Township kids with little to no resources and little to no exposure to the world out there – hey, let’s not forget that most of them probably still use a shared outhouse when nature calls – but with big ideas (huge!) and big dreams holding their prize money smiling alongside Ndaba Mandela, Nelson Mandela’s grandson, who spread a message of hope and a plea to embrace failure, as it’s continued failure that results in eventual success. This is what is possible. For our nation, for all nations. This is what embracing and fostering a spirit of entrepreneurship can do, bottoms up. Bend the tree while it’s young. It might just end up a mighty oak, and able to provide shade to a whole village.
These two learner teams, one a social entrepreneurship endeavour, the other a for-profit team with a tech idea that will blow your socks off, will now go on to participate in the SAGE SA Nationals, before – fingers crossed – going through to the international arena in 2016’s event being held in Manila, Philippines, the way they did when South Africa came an astounding fourth in last year’s SAGE World Cup. SAGE is a worldwide initiative for Students for the Advancement of Global Entrepreneurship, and we most certainly need more of those.
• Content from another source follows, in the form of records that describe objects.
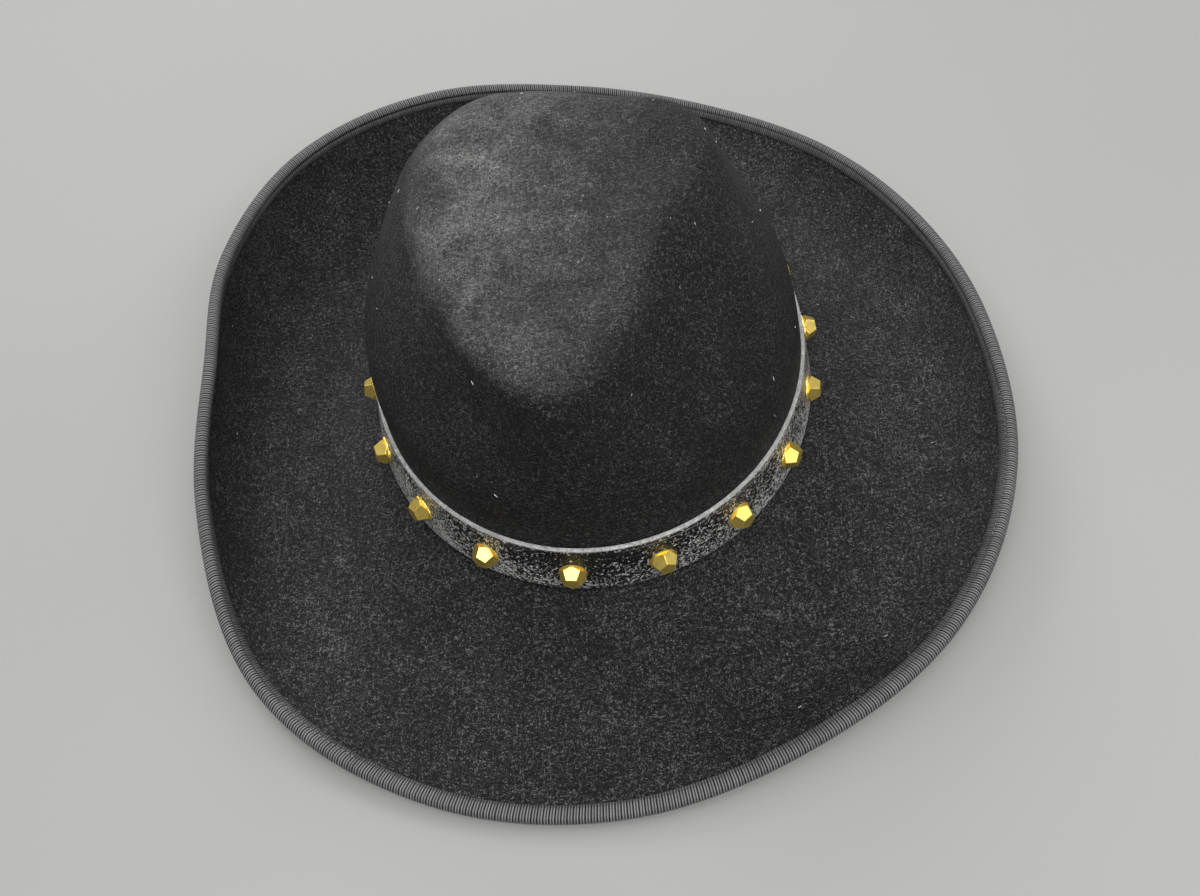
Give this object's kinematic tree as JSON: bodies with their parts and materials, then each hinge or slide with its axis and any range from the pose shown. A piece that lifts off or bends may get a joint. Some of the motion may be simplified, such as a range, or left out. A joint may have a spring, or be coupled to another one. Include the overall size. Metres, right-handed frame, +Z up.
{
  "type": "wide-brim felt hat",
  "caption": "Black felt hat with a pinched teardrop crown, wide brim with curled ribbon-bound rim, and a worn leather band set with faceted gold studs.",
  "frame": {"origin": "bottom centre of the overall box: the floor under the flat ring of the brim", "axes": "+Z up out of the crown, the front of the hat towards -Y, +X to the right seen from the front"},
  "size_m": [0.3186, 0.36, 0.121],
  "materials": {
    "black_felt": "matte pressed wool felt with fine grey fibres",
    "worn_leather": "black leather rubbed silvery at the edges",
    "grosgrain_ribbon": "charcoal ribbed grosgrain, low sheen",
    "gold_studs": "bright gold plating, flat facets"
  },
  "bodies": {
    "root": {"felt_body": "black_felt", "hat_band": "worn_leather", "brim_binding": "grosgrain_ribbon", "stud_01": "gold_studs", "stud_02": "gold_studs", "stud_03": "gold_studs", "stud_04": "gold_studs", "stud_05": "gold_studs", "stud_06": "gold_studs", "stud_07": "gold_studs", "stud_08": "gold_studs", "stud_09": "gold_studs", "stud_10": "gold_studs", "stud_11": "gold_studs", "stud_12": "gold_studs", "stud_13": "gold_studs", "stud_14": "gold_studs", "stud_15": "gold_studs", "stud_16": "gold_studs", "stud_17": "gold_studs", "stud_18": "gold_studs"}
  },
  "joints": []
}
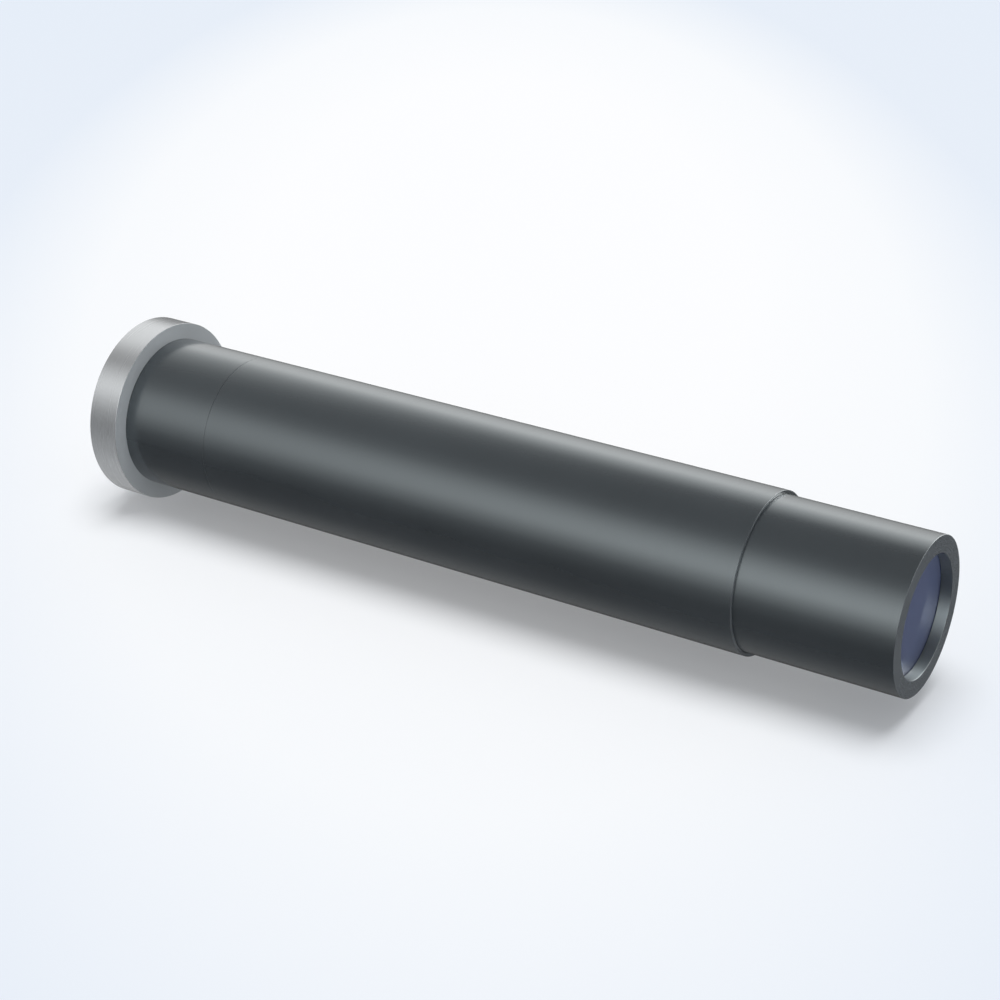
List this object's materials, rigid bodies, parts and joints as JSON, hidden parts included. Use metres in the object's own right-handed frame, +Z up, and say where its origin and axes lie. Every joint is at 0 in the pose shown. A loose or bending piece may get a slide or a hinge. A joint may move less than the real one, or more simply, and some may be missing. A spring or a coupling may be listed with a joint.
{
  "type": "panoramic inspection lens",
  "caption": "Long tubular machine vision lens with a bright camera mount ring, black barrels and a recessed blue coated front glass.",
  "frame": {"origin": "centre of the flat seat on the back of the mount ring, where the lens meets the camera", "axes": "+X along the optical axis from the camera to the front glass, +Z up, +Y completes the set"},
  "size_m": [0.1731, 0.0362, 0.0362],
  "materials": {
    "silver_metal": "turned, clear anodised",
    "black_barrel": "satin black anodised",
    "black_inner": "matt black anodised",
    "coated_glass": "polished, blue anti-reflection coating",
    "optical_glass": "polished",
    "steel_pin": "ground"
  },
  "bodies": {
    "housing": {"camera_mount": "silver_metal", "rear_ring": "black_inner", "rear_lens": "optical_glass", "rear_barrel": "black_barrel", "main_barrel": "black_barrel", "relay_ring": "black_inner", "relay_rear_lens": "optical_glass", "stop_rear_spacer": "black_inner", "aperture_stop": "black_inner", "stop_front_spacer": "black_inner", "relay_front_lens": "optical_glass", "field_spacer": "black_inner", "field_lens": "optical_glass"},
    "focus_cell": {"lens_cell": "black_inner", "guide_pin": "steel_pin", "second_lens": "optical_glass", "cell_spacer": "black_inner", "front_lens": "coated_glass"},
    "focus_barrel": {"focus_sleeve": "black_inner", "front_barrel": "black_barrel"}
  },
  "joints": [
    {"name": "focus_travel", "type": "slide", "parent": "housing", "child": "focus_cell", "axis": [1, 0, 0], "range_m": [-0.001, 0.002]},
    {"name": "focus_turn", "type": "hinge", "parent": "focus_cell", "child": "focus_barrel", "pos_m": [0.1398, 0, 0], "axis": [1, 0, 0], "range_deg": [-360, 720]}
  ],
  "couplings": [
    {"joint": "focus_turn", "follows": "focus_travel", "rad_per_m": 6283.2}
  ]
}
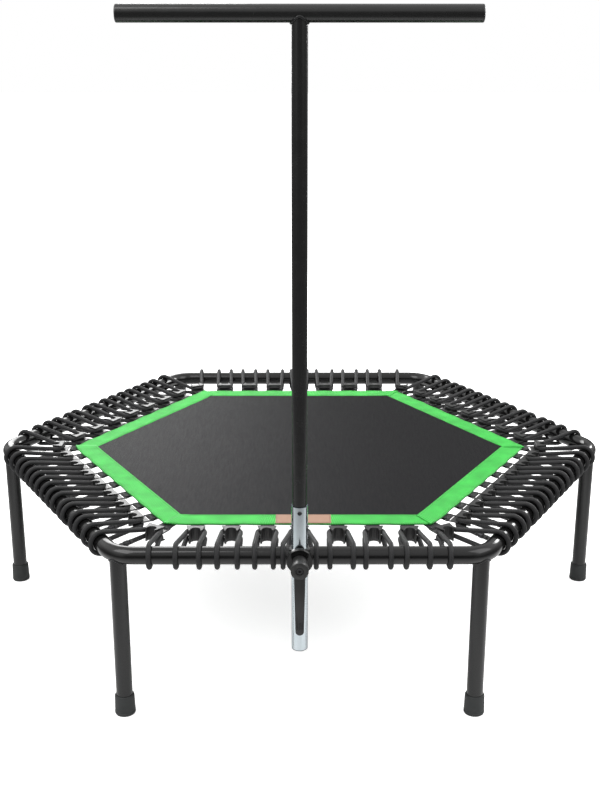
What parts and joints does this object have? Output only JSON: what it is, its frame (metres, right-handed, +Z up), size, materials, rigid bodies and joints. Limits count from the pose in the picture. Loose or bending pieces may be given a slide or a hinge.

And so it came to me … being an entrepreneur, whether for profit or social responsibility or both (so you can sleep with a clean conscience and afford a roof under which to do so), whether you become one because it’s your calling or because it’s the one thing that stands between you and imminent physical starvation, is a position you place yourself in that sets you apart from the rest of the world. To be an entrepreneur is to create a new world, an alternate reality that you have control over, a reality that you can introduce others to, ultimately bettering their lives in the process along with your own. Being an entrepreneur is to move about differently in this world, and through your choices and actions, to create ripple effects in the world around you.
All in all, I’ve found my subjective answer to world peace and the #YoungWorldpreneurs I believe we’ll call upon to drive it.